====== Given material ======
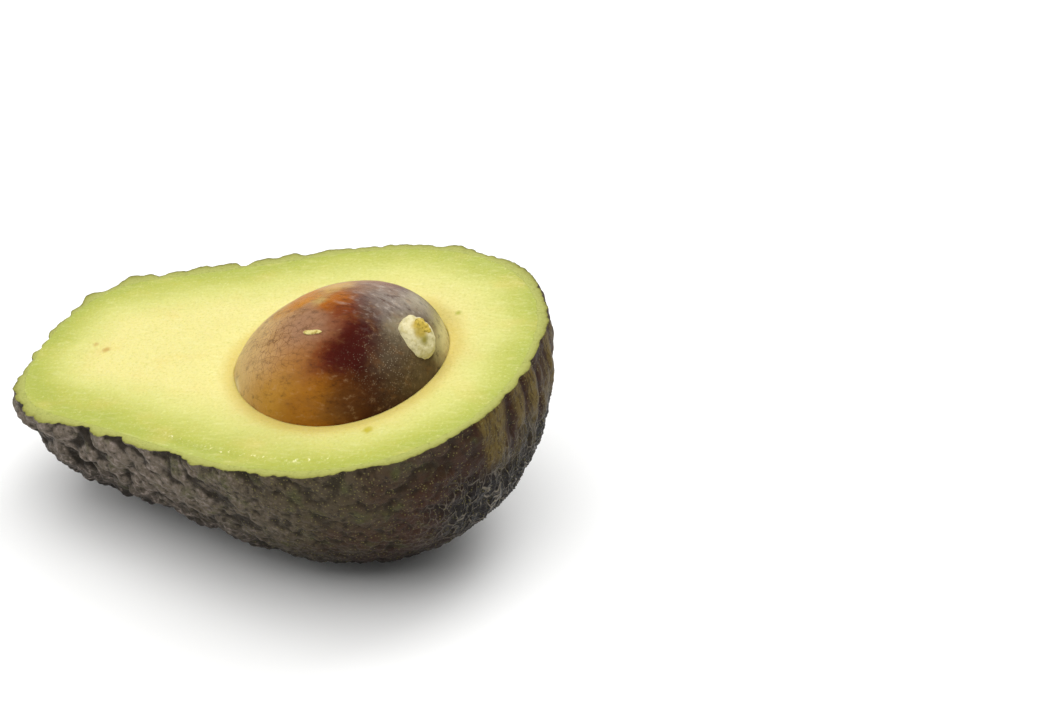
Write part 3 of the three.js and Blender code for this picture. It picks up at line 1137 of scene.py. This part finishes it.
def crumb_material(name, pale, dark):
    """Dried flesh or cork, crumbled: small, matt and uneven, and it catches the light on its top."""
    material, tree, shader, place = new_material(name, "place")
    grain = pattern(tree, place, 0.6, 3.0)
    colour = coat(tree, pale, dark, grain, 0.45, 0.7)
    bump = add_node(tree, "Bump", {"Height": grain, "Distance": 0.15 * MM})
    fill_inputs(tree, shader, {"Base Color": colour, "Roughness": 0.6, "Normal": bump})
    return material


class AVOCADO_OT_scar(Operator):
    """Makes the scar at the seed's broad end, with its crumb, and the flake on the seed"""
    bl_idname = "avocado.scar"
    bl_label = "Scar and flake"

    def execute(self, context):
        scar = rough_blob(SCAR_RADII, 0.3, 1.7)
        matrix = on_seed(SCAR_DIRECTION, sink=SCAR_SINK)
        finish_piece(scar, "scar", scar_material(), ["seed_scar"], matrix=matrix)
        crumb = rough_blob((1.9, 1.1, 0.8), 0.35, 0.8, 4)
        material = crumb_material("cork crumb, dried", "#c9ae46", "#94802a")
        matrix = on_seed((0.93, 0.11, 0.35), 0.3, -1.9)
        finish_piece(crumb, "scar_crumb", material, matrix=matrix)
        flake = rough_blob((1.9, 0.5, 0.2), 0.16, 0.9, 4)
        material = crumb_material("flesh flake, dried", "#cfc17c", "#a8923f")
        matrix = on_seed((0.32, -0.39, 0.86), 0.1, -0.12)
        finish_piece(flake, "seed_flake", material, matrix=matrix)
        return {"FINISHED"}


# The stage

FLOOR_REACH = 3
CAMERA_AIM = Vector((92.08, 16.2, 7.13)) * MM
LIGHT_AIM = Vector((0, 0, 0.02))
ROOM_LIGHT = 0.2

# The soft boxes: place to the right of, behind and above the fruit, in metres, side, power, and
# whether the fruit mirrors it
LIGHTS = {
    "ceiling": ((0, -0.3, 1.05), 1.3, 15, False),
    "window": ((0.42, 0.42, 0.9), 0.6, 3.2, True),
    "side": ((-0.9, -0.2, 0.5), 0.6, 2, True),
    "backdrop": ((0.3, 1.3, 0.45), 1.2, 6, True),
}


def floor_material(settings):
    """A matt painted board: an even, pale ground with no shine."""
    material, tree, shader = new_material("matt painted board")
    tone = add_node(tree, "TexNoise", {"Scale": 3.0, "Detail": 2.0}, "Fac")
    colour = coat(tree, settings.floor, "#e9e9e7", tone, 0.3, 0.7, 0.05)
    fill_inputs(tree, shader, {"Base Color": colour, "Roughness": 0.9})
    return material


def add_floor(settings):
    """A level square under the fruit."""
    bm = bmesh.new()
    bmesh.ops.create_grid(bm, x_segments=1, y_segments=1, size=FLOOR_REACH)
    mesh = bpy.data.meshes.new("floor")
    bm.to_mesh(mesh)
    bm.free()
    mesh.materials.append(floor_material(settings))
    floor = add_object("floor", mesh)


def from_camera(settings, right, back, up):
    """A point at distances to the right of, behind and above the fruit, as the camera sees it."""
    turn = settings.azimuth
    across = Vector((math.cos(turn), math.sin(turn), 0))
    away = Vector((-math.sin(turn), math.cos(turn), 0))
    return across * right + away * back + Vector((0, 0, up))


def add_light(name, place, size, power, mirrored):
    """A square soft box at a place, turned to the fruit. One that isn't mirrored lights the fruit
    without a shine."""
    data = bpy.data.lights.new(name, "AREA")
    data.size = size
    data.energy = power
    light = add_object(name, data)
    light.location = place
    light.rotation_euler = (LIGHT_AIM - place).to_track_quat("-Z", "Y").to_euler()
    light.visible_glossy = mirrored


def add_room():
    """An even white light from all round, and colours shown as they are."""
    world = bpy.data.worlds.new("soft room")
    world.use_nodes = True
    background = world.node_tree.nodes["Background"]
    background.inputs["Color"].default_value = (1, 1, 1, 1)
    background.inputs["Strength"].default_value = ROOM_LIGHT
    bpy.context.scene.world = world
    bpy.context.scene.view_settings.view_transform = "Standard"


def add_camera(settings):
    """The photograph's camera: aimed beside the half, which stands left of the middle."""
    aim = row_matrix() @ Vector((0, 0, 0)) + CAMERA_AIM
    level = math.cos(settings.elevation)
    offset = from_camera(settings, 0, -level, math.sin(settings.elevation))
    data = bpy.data.cameras.new("camera")
    data.lens = settings.lens
    data.sensor_width = 36
    data.clip_start = 0.01
    camera = add_object("camera", data)
    camera.location = aim + offset * settings.distance
    camera.rotation_euler = (-offset).to_track_quat("-Z", "Y").to_euler()
    bpy.context.scene.camera = camera


class AVOCADO_OT_stage(Operator):
    """Makes the floor, the lights and the camera"""
    bl_idname = "avocado.stage"
    bl_label = "Stage"

    def execute(self, context):
        settings = context.scene.avocado_stage
        add_floor(settings)
        for name, (place, size, power, mirrored) in LIGHTS.items():
            add_light(name, from_camera(settings, *place), size, power, mirrored)
        add_room()
        add_camera(settings)
        return {"FINISHED"}


OPERATORS = (AVOCADO_OT_skin, AVOCADO_OT_flesh, AVOCADO_OT_seed, AVOCADO_OT_scar, AVOCADO_OT_stage)
SETTINGS = {
    "avocado_skin": SkinSettings,
    "avocado_peel": PeelSettings,
    "avocado_flesh": FleshSettings,
    "avocado_seed": SeedSettings,
    "avocado_stage": StageSettings,
}


class AVOCADO_PT_parts(Panel):
    """Lists the pieces of the fruit and the stage"""
    bl_idname = "AVOCADO_PT_parts"
    bl_label = "Avocado half"
    bl_space_type = "VIEW_3D"
    bl_region_type = "UI"
    bl_category = "Avocado"

    def draw(self, context):
        for operator in OPERATORS:
            self.layout.operator(operator.bl_idname)
        for name in SETTINGS:
            box = self.layout.box()
            settings = getattr(context.scene, name)
            for key in settings.__annotations__:
                box.prop(settings, key)


def register():
    for name, group in SETTINGS.items():
        bpy.utils.register_class(group)
        setattr(bpy.types.Scene, name, PointerProperty(type=group))
    for operator in OPERATORS:
        bpy.utils.register_class(operator)
    bpy.utils.register_class(AVOCADO_PT_parts)


def unregister():
    bpy.utils.unregister_class(AVOCADO_PT_parts)
    for operator in reversed(OPERATORS):
        bpy.utils.unregister_class(operator)
    for name, group in SETTINGS.items():
        delattr(bpy.types.Scene, name)
        bpy.utils.unregister_class(group)


def main():
    noise.seed_set(NOISE_SEED)
    register()
    bpy.ops.avocado.skin()
    bpy.ops.avocado.flesh()
    bpy.ops.avocado.seed()
    bpy.ops.avocado.scar()
    bpy.ops.avocado.stage()


if __name__ == "__main__":
    main()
======
* _Written problem_
Write out all the data again, exactly as it appears.

* _Exercise answer_
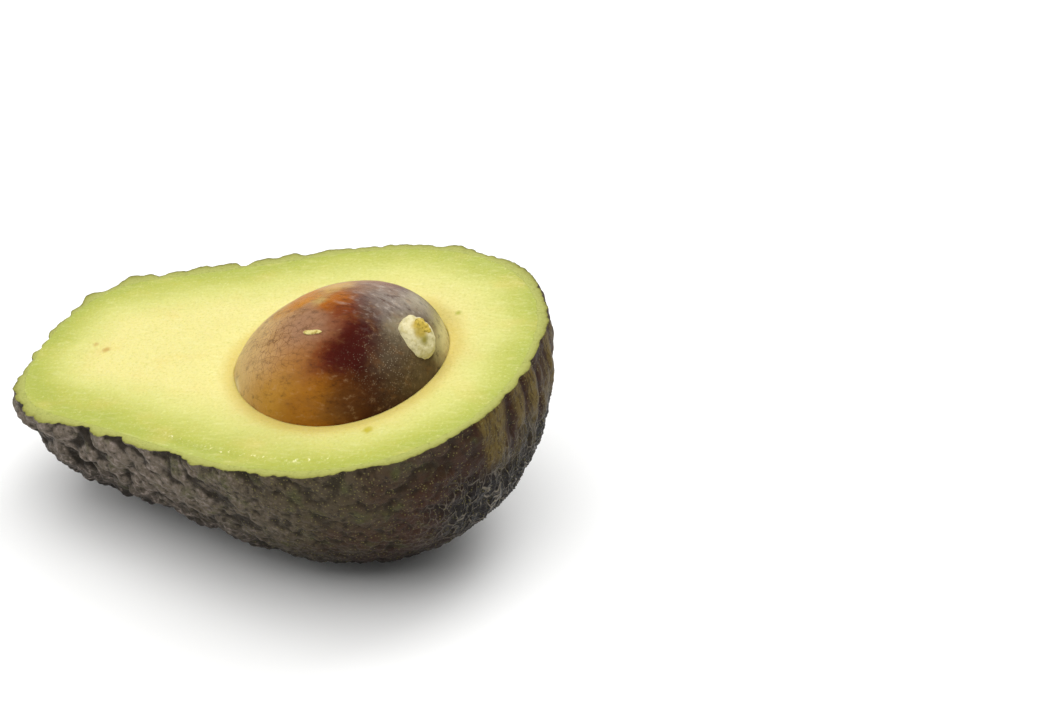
Write part 3 of the three.js and Blender code for this picture. It picks up at line 1137 of scene.py. This part finishes it.
def crumb_material(name, pale, dark):
    """Dried flesh or cork, crumbled: small, matt and uneven, and it catches the light on its top."""
    material, tree, shader, place = new_material(name, "place")
    grain = pattern(tree, place, 0.6, 3.0)
    colour = coat(tree, pale, dark, grain, 0.45, 0.7)
    bump = add_node(tree, "Bump", {"Height": grain, "Distance": 0.15 * MM})
    fill_inputs(tree, shader, {"Base Color": colour, "Roughness": 0.6, "Normal": bump})
    return material


class AVOCADO_OT_scar(Operator):
    """Makes the scar at the seed's broad end, with its crumb, and the flake on the seed"""
    bl_idname = "avocado.scar"
    bl_label = "Scar and flake"

    def execute(self, context):
        scar = rough_blob(SCAR_RADII, 0.3, 1.7)
        matrix = on_seed(SCAR_DIRECTION, sink=SCAR_SINK)
        finish_piece(scar, "scar", scar_material(), ["seed_scar"], matrix=matrix)
        crumb = rough_blob((1.9, 1.1, 0.8), 0.35, 0.8, 4)
        material = crumb_material("cork crumb, dried", "#c9ae46", "#94802a")
        matrix = on_seed((0.93, 0.11, 0.35), 0.3, -1.9)
        finish_piece(crumb, "scar_crumb", material, matrix=matrix)
        flake = rough_blob((1.9, 0.5, 0.2), 0.16, 0.9, 4)
        material = crumb_material("flesh flake, dried", "#cfc17c", "#a8923f")
        matrix = on_seed((0.32, -0.39, 0.86), 0.1, -0.12)
        finish_piece(flake, "seed_flake", material, matrix=matrix)
        return {"FINISHED"}


# The stage

FLOOR_REACH = 3
CAMERA_AIM = Vector((92.08, 16.2, 7.13)) * MM
LIGHT_AIM = Vector((0, 0, 0.02))
ROOM_LIGHT = 0.2

# The soft boxes: place to the right of, behind and above the fruit, in metres, side, power, and
# whether the fruit mirrors it
LIGHTS = {
    "ceiling": ((0, -0.3, 1.05), 1.3, 15, False),
    "window": ((0.42, 0.42, 0.9), 0.6, 3.2, True),
    "side": ((-0.9, -0.2, 0.5), 0.6, 2, True),
    "backdrop": ((0.3, 1.3, 0.45), 1.2, 6, True),
}


def floor_material(settings):
    """A matt painted board: an even, pale ground with no shine."""
    material, tree, shader = new_material("matt painted board")
    tone = add_node(tree, "TexNoise", {"Scale": 3.0, "Detail": 2.0}, "Fac")
    colour = coat(tree, settings.floor, "#e9e9e7", tone, 0.3, 0.7, 0.05)
    fill_inputs(tree, shader, {"Base Color": colour, "Roughness": 0.9})
    return material


def add_floor(settings):
    """A level square under the fruit."""
    bm = bmesh.new()
    bmesh.ops.create_grid(bm, x_segments=1, y_segments=1, size=FLOOR_REACH)
    mesh = bpy.data.meshes.new("floor")
    bm.to_mesh(mesh)
    bm.free()
    mesh.materials.append(floor_material(settings))
    floor = add_object("floor", mesh)


def from_camera(settings, right, back, up):
    """A point at distances to the right of, behind and above the fruit, as the camera sees it."""
    turn = settings.azimuth
    across = Vector((math.cos(turn), math.sin(turn), 0))
    away = Vector((-math.sin(turn), math.cos(turn), 0))
    return across * right + away * back + Vector((0, 0, up))


def add_light(name, place, size, power, mirrored):
    """A square soft box at a place, turned to the fruit. One that isn't mirrored lights the fruit
    without a shine."""
    data = bpy.data.lights.new(name, "AREA")
    data.size = size
    data.energy = power
    light = add_object(name, data)
    light.location = place
    light.rotation_euler = (LIGHT_AIM - place).to_track_quat("-Z", "Y").to_euler()
    light.visible_glossy = mirrored


def add_room():
    """An even white light from all round, and colours shown as they are."""
    world = bpy.data.worlds.new("soft room")
    world.use_nodes = True
    background = world.node_tree.nodes["Background"]
    background.inputs["Color"].default_value = (1, 1, 1, 1)
    background.inputs["Strength"].default_value = ROOM_LIGHT
    bpy.context.scene.world = world
    bpy.context.scene.view_settings.view_transform = "Standard"


def add_camera(settings):
    """The photograph's camera: aimed beside the half, which stands left of the middle."""
    aim = row_matrix() @ Vector((0, 0, 0)) + CAMERA_AIM
    level = math.cos(settings.elevation)
    offset = from_camera(settings, 0, -level, math.sin(settings.elevation))
    data = bpy.data.cameras.new("camera")
    data.lens = settings.lens
    data.sensor_width = 36
    data.clip_start = 0.01
    camera = add_object("camera", data)
    camera.location = aim + offset * settings.distance
    camera.rotation_euler = (-offset).to_track_quat("-Z", "Y").to_euler()
    bpy.context.scene.camera = camera


class AVOCADO_OT_stage(Operator):
    """Makes the floor, the lights and the camera"""
    bl_idname = "avocado.stage"
    bl_label = "Stage"

    def execute(self, context):
        settings = context.scene.avocado_stage
        add_floor(settings)
        for name, (place, size, power, mirrored) in LIGHTS.items():
            add_light(name, from_camera(settings, *place), size, power, mirrored)
        add_room()
        add_camera(settings)
        return {"FINISHED"}


OPERATORS = (AVOCADO_OT_skin, AVOCADO_OT_flesh, AVOCADO_OT_seed, AVOCADO_OT_scar, AVOCADO_OT_stage)
SETTINGS = {
    "avocado_skin": SkinSettings,
    "avocado_peel": PeelSettings,
    "avocado_flesh": FleshSettings,
    "avocado_seed": SeedSettings,
    "avocado_stage": StageSettings,
}


class AVOCADO_PT_parts(Panel):
    """Lists the pieces of the fruit and the stage"""
    bl_idname = "AVOCADO_PT_parts"
    bl_label = "Avocado half"
    bl_space_type = "VIEW_3D"
    bl_region_type = "UI"
    bl_category = "Avocado"

    def draw(self, context):
        for operator in OPERATORS:
            self.layout.operator(operator.bl_idname)
        for name in SETTINGS:
            box = self.layout.box()
            settings = getattr(context.scene, name)
            for key in settings.__annotations__:
                box.prop(settings, key)


def register():
    for name, group in SETTINGS.items():
        bpy.utils.register_class(group)
        setattr(bpy.types.Scene, name, PointerProperty(type=group))
    for operator in OPERATORS:
        bpy.utils.register_class(operator)
    bpy.utils.register_class(AVOCADO_PT_parts)


def unregister():
    bpy.utils.unregister_class(AVOCADO_PT_parts)
    for operator in reversed(OPERATORS):
        bpy.utils.unregister_class(operator)
    for name, group in SETTINGS.items():
        delattr(bpy.types.Scene, name)
        bpy.utils.unregister_class(group)


def main():
    noise.seed_set(NOISE_SEED)
    register()
    bpy.ops.avocado.skin()
    bpy.ops.avocado.flesh()
    bpy.ops.avocado.seed()
    bpy.ops.avocado.scar()
    bpy.ops.avocado.stage()


if __name__ == "__main__":
    main()